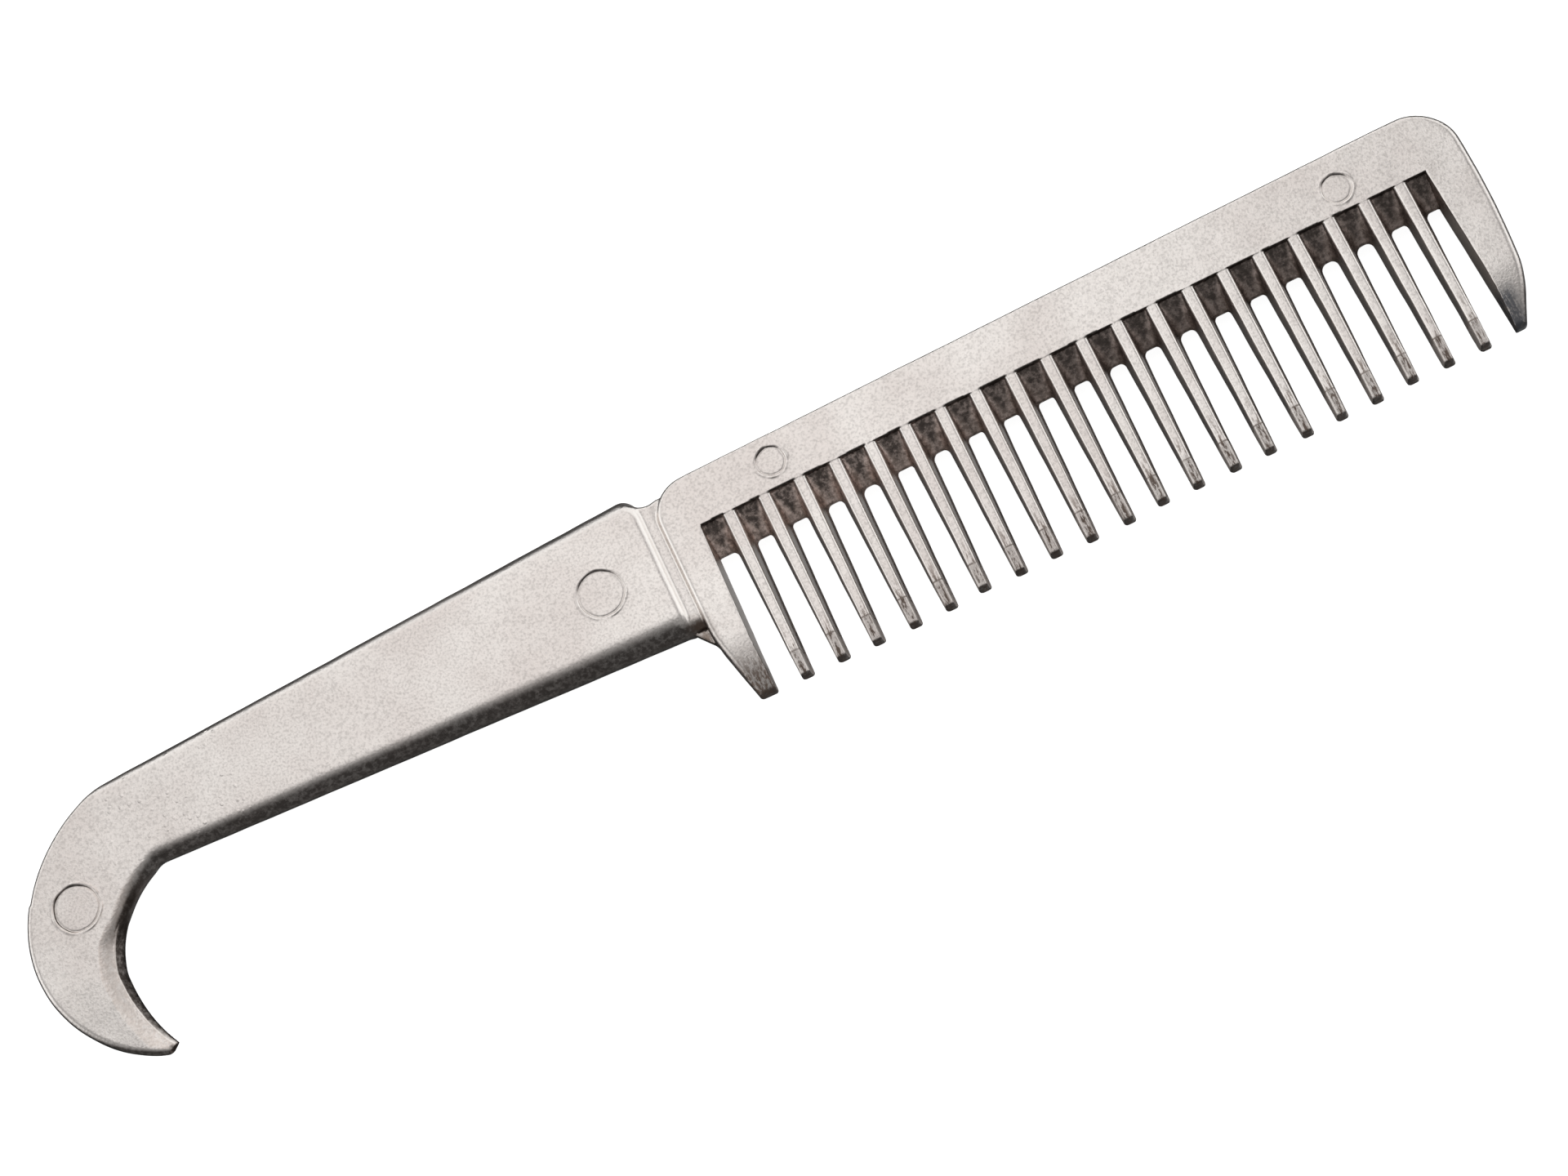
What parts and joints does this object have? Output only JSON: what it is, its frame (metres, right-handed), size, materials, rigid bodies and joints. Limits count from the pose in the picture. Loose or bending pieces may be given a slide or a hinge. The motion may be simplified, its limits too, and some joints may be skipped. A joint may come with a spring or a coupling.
{
  "type": "mane comb",
  "caption": "One-piece cast metal mane and pulling comb with long tapered teeth, a flat tapered handle and a curved hoof-pick hook at the handle's end.",
  "frame": {"origin": "middle of the overall outline, on the plane of the back face that the comb rests on, to within half a millimetre", "axes": "+X from the hoof hook to the comb's free end, +Y from the tooth tips to the spine, +Z out of the front face"},
  "size_m": [0.2208, 0.0419, 0.0066],
  "materials": {
    "cast_aluminium": "as-cast satin with a fine grain"
  },
  "bodies": {
    "root": {"comb_spine": "cast_aluminium", "inner_guard": "cast_aluminium", "outer_guard": "cast_aluminium", "tooth_01": "cast_aluminium", "tooth_02": "cast_aluminium", "tooth_03": "cast_aluminium", "tooth_04": "cast_aluminium", "tooth_05": "cast_aluminium", "tooth_06": "cast_aluminium", "tooth_07": "cast_aluminium", "tooth_08": "cast_aluminium", "tooth_09": "cast_aluminium", "tooth_10": "cast_aluminium", "tooth_11": "cast_aluminium", "tooth_12": "cast_aluminium", "tooth_13": "cast_aluminium", "tooth_14": "cast_aluminium", "tooth_15": "cast_aluminium", "tooth_16": "cast_aluminium", "tooth_17": "cast_aluminium", "tooth_18": "cast_aluminium", "tooth_19": "cast_aluminium", "tooth_20": "cast_aluminium", "neck": "cast_aluminium", "handle": "cast_aluminium", "hoof_hook": "cast_aluminium"}
  },
  "joints": []
}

Goal of the exercise: Exactly reproduce the material above.

The completed task:
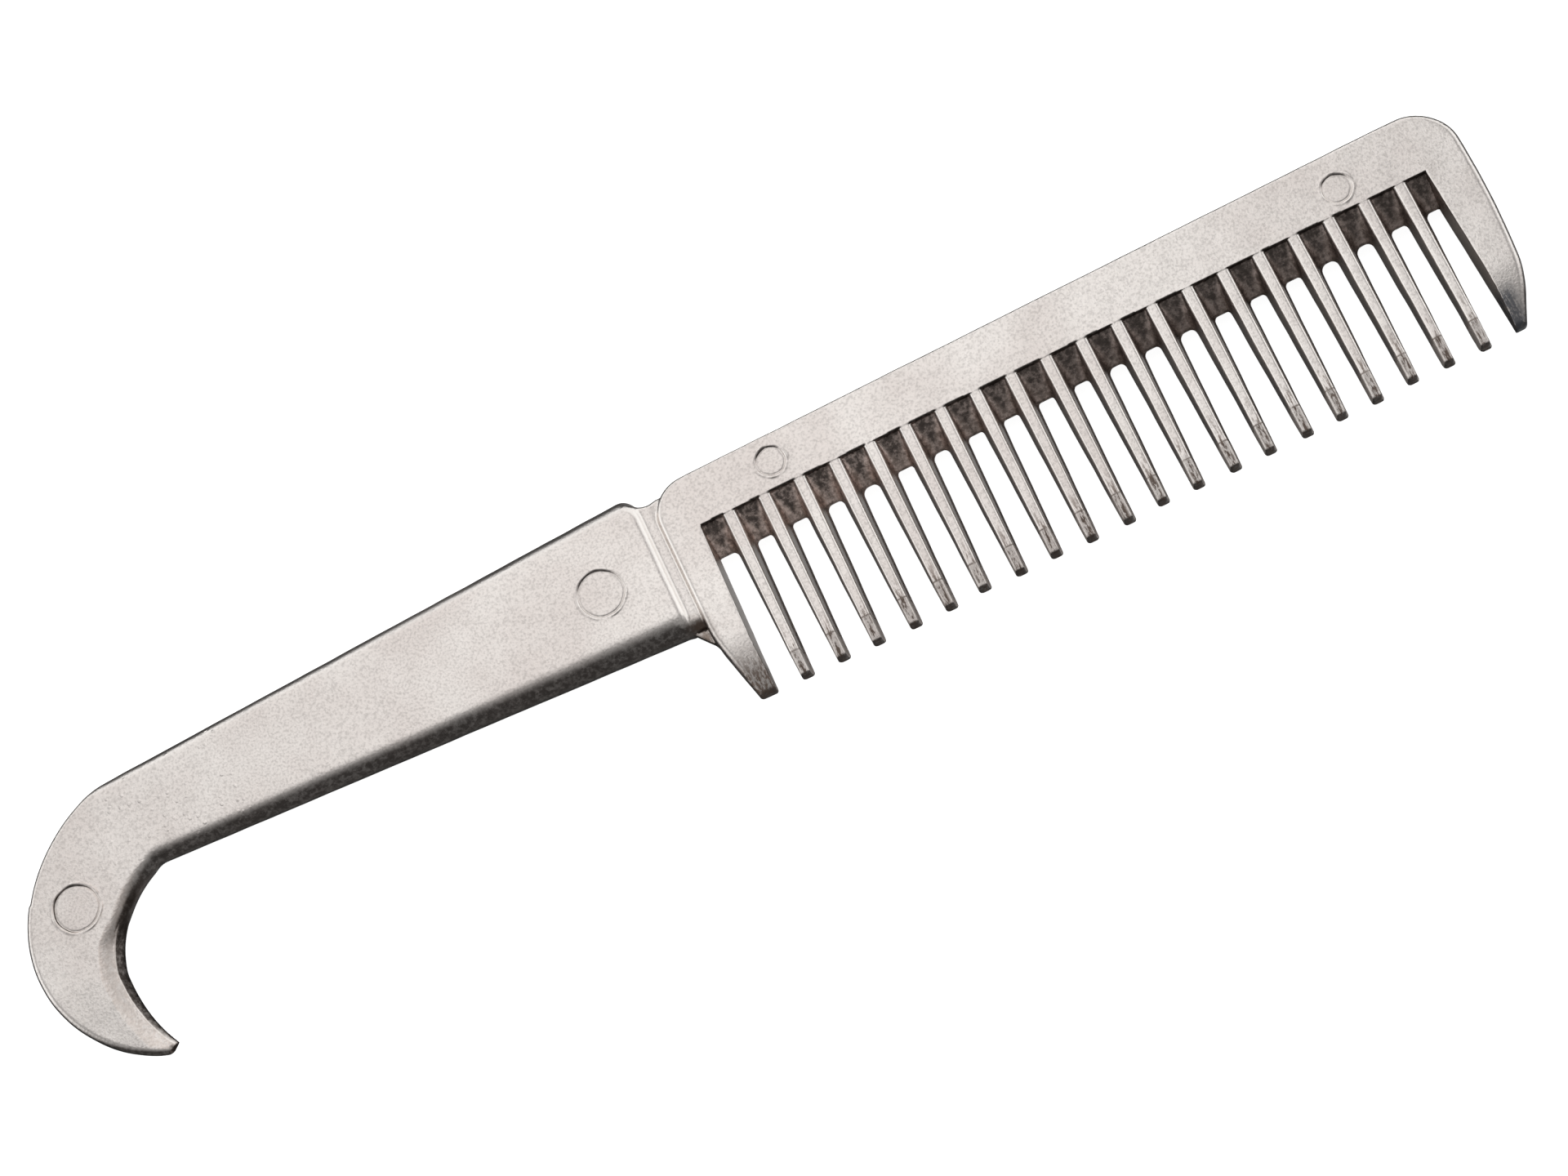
What parts and joints does this object have? Output only JSON: what it is, its frame (metres, right-handed), size, materials, rigid bodies and joints. Limits count from the pose in the picture. Loose or bending pieces may be given a slide or a hinge. The motion may be simplified, its limits too, and some joints may be skipped. A joint may come with a spring or a coupling.
{
  "type": "mane comb",
  "caption": "One-piece cast metal mane and pulling comb with long tapered teeth, a flat tapered handle and a curved hoof-pick hook at the handle's end.",
  "frame": {"origin": "middle of the overall outline, on the plane of the back face that the comb rests on, to within half a millimetre", "axes": "+X from the hoof hook to the comb's free end, +Y from the tooth tips to the spine, +Z out of the front face"},
  "size_m": [0.2208, 0.0419, 0.0066],
  "materials": {
    "cast_aluminium": "as-cast satin with a fine grain"
  },
  "bodies": {
    "root": {"comb_spine": "cast_aluminium", "inner_guard": "cast_aluminium", "outer_guard": "cast_aluminium", "tooth_01": "cast_aluminium", "tooth_02": "cast_aluminium", "tooth_03": "cast_aluminium", "tooth_04": "cast_aluminium", "tooth_05": "cast_aluminium", "tooth_06": "cast_aluminium", "tooth_07": "cast_aluminium", "tooth_08": "cast_aluminium", "tooth_09": "cast_aluminium", "tooth_10": "cast_aluminium", "tooth_11": "cast_aluminium", "tooth_12": "cast_aluminium", "tooth_13": "cast_aluminium", "tooth_14": "cast_aluminium", "tooth_15": "cast_aluminium", "tooth_16": "cast_aluminium", "tooth_17": "cast_aluminium", "tooth_18": "cast_aluminium", "tooth_19": "cast_aluminium", "tooth_20": "cast_aluminium", "neck": "cast_aluminium", "handle": "cast_aluminium", "hoof_hook": "cast_aluminium"}
  },
  "joints": []
}